Repeat every line below exactly as it reads.
§ §
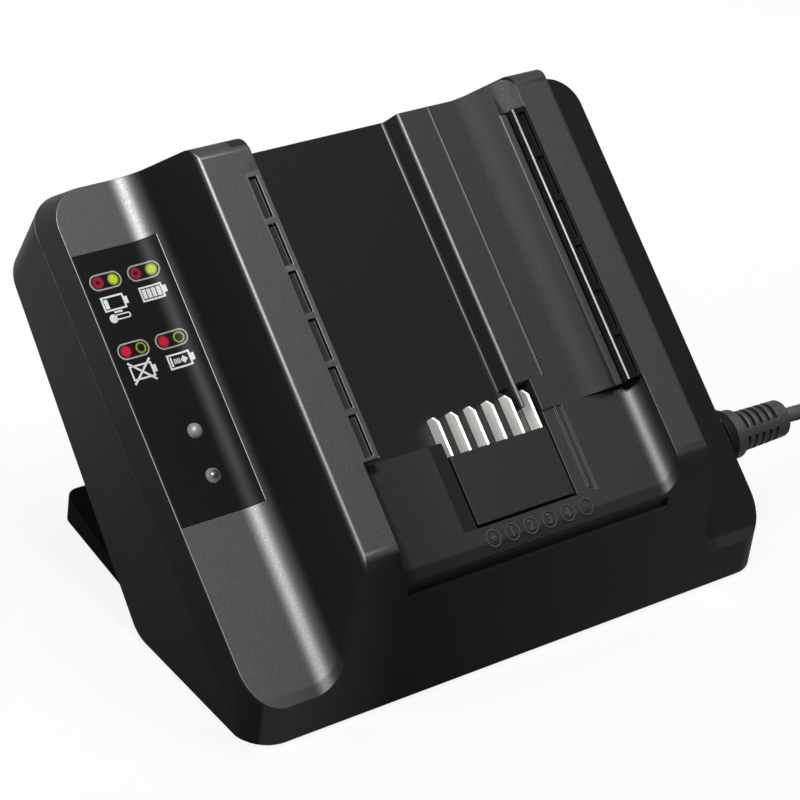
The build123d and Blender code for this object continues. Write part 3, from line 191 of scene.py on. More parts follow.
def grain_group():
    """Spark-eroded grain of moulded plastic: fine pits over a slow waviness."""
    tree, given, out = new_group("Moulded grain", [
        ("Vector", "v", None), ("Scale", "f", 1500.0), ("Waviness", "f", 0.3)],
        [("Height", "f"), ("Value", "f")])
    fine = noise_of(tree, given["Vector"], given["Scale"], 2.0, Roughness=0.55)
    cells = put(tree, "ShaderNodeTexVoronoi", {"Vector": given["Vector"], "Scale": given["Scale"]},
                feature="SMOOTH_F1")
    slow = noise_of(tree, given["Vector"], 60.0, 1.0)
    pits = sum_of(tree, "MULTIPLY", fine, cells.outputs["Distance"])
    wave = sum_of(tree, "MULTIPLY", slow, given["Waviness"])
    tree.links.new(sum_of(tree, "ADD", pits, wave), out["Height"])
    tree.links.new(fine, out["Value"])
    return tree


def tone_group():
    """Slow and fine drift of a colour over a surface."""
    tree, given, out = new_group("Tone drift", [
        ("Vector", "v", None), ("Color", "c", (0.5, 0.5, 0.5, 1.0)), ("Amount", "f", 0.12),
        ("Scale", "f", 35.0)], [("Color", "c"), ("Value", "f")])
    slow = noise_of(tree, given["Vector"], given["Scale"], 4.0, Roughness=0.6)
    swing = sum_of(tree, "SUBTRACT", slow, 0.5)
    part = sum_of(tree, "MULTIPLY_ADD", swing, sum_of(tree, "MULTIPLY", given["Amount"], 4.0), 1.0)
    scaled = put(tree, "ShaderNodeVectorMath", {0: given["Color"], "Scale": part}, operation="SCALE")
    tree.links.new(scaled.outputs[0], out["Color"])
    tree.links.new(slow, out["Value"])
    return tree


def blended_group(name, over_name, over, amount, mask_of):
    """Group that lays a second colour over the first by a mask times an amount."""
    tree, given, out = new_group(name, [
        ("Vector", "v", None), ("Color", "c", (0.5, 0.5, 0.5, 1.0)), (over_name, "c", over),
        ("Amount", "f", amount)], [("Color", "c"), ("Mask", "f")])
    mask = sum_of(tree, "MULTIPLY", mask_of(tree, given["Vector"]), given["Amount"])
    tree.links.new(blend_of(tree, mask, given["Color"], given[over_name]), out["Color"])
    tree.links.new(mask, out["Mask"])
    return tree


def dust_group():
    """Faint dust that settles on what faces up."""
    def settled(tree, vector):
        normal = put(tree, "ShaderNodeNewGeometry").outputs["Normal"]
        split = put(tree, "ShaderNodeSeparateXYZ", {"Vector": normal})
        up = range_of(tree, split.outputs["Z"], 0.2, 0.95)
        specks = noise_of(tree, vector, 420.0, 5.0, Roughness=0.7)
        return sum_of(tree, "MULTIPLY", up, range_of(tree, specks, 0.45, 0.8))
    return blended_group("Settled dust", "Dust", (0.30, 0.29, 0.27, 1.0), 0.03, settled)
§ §
EXPECTED OUTPUT:
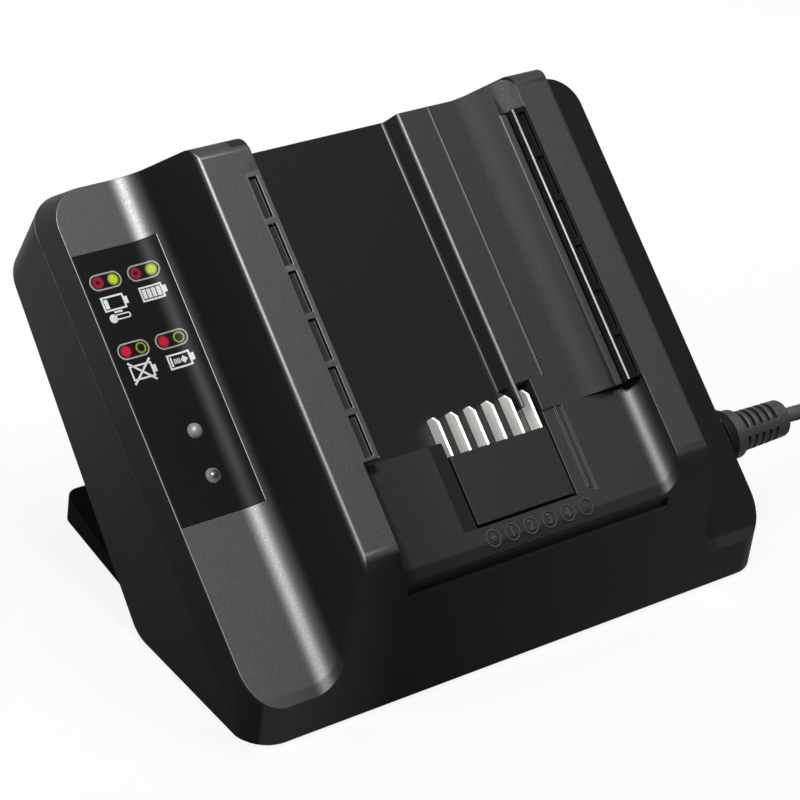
The build123d and Blender code for this object continues. Write part 3, from line 191 of scene.py on. More parts follow.
def grain_group():
    """Spark-eroded grain of moulded plastic: fine pits over a slow waviness."""
    tree, given, out = new_group("Moulded grain", [
        ("Vector", "v", None), ("Scale", "f", 1500.0), ("Waviness", "f", 0.3)],
        [("Height", "f"), ("Value", "f")])
    fine = noise_of(tree, given["Vector"], given["Scale"], 2.0, Roughness=0.55)
    cells = put(tree, "ShaderNodeTexVoronoi", {"Vector": given["Vector"], "Scale": given["Scale"]},
                feature="SMOOTH_F1")
    slow = noise_of(tree, given["Vector"], 60.0, 1.0)
    pits = sum_of(tree, "MULTIPLY", fine, cells.outputs["Distance"])
    wave = sum_of(tree, "MULTIPLY", slow, given["Waviness"])
    tree.links.new(sum_of(tree, "ADD", pits, wave), out["Height"])
    tree.links.new(fine, out["Value"])
    return tree


def tone_group():
    """Slow and fine drift of a colour over a surface."""
    tree, given, out = new_group("Tone drift", [
        ("Vector", "v", None), ("Color", "c", (0.5, 0.5, 0.5, 1.0)), ("Amount", "f", 0.12),
        ("Scale", "f", 35.0)], [("Color", "c"), ("Value", "f")])
    slow = noise_of(tree, given["Vector"], given["Scale"], 4.0, Roughness=0.6)
    swing = sum_of(tree, "SUBTRACT", slow, 0.5)
    part = sum_of(tree, "MULTIPLY_ADD", swing, sum_of(tree, "MULTIPLY", given["Amount"], 4.0), 1.0)
    scaled = put(tree, "ShaderNodeVectorMath", {0: given["Color"], "Scale": part}, operation="SCALE")
    tree.links.new(scaled.outputs[0], out["Color"])
    tree.links.new(slow, out["Value"])
    return tree


def blended_group(name, over_name, over, amount, mask_of):
    """Group that lays a second colour over the first by a mask times an amount."""
    tree, given, out = new_group(name, [
        ("Vector", "v", None), ("Color", "c", (0.5, 0.5, 0.5, 1.0)), (over_name, "c", over),
        ("Amount", "f", amount)], [("Color", "c"), ("Mask", "f")])
    mask = sum_of(tree, "MULTIPLY", mask_of(tree, given["Vector"]), given["Amount"])
    tree.links.new(blend_of(tree, mask, given["Color"], given[over_name]), out["Color"])
    tree.links.new(mask, out["Mask"])
    return tree


def dust_group():
    """Faint dust that settles on what faces up."""
    def settled(tree, vector):
        normal = put(tree, "ShaderNodeNewGeometry").outputs["Normal"]
        split = put(tree, "ShaderNodeSeparateXYZ", {"Vector": normal})
        up = range_of(tree, split.outputs["Z"], 0.2, 0.95)
        specks = noise_of(tree, vector, 420.0, 5.0, Roughness=0.7)
        return sum_of(tree, "MULTIPLY", up, range_of(tree, specks, 0.45, 0.8))
    return blended_group("Settled dust", "Dust", (0.30, 0.29, 0.27, 1.0), 0.03, settled)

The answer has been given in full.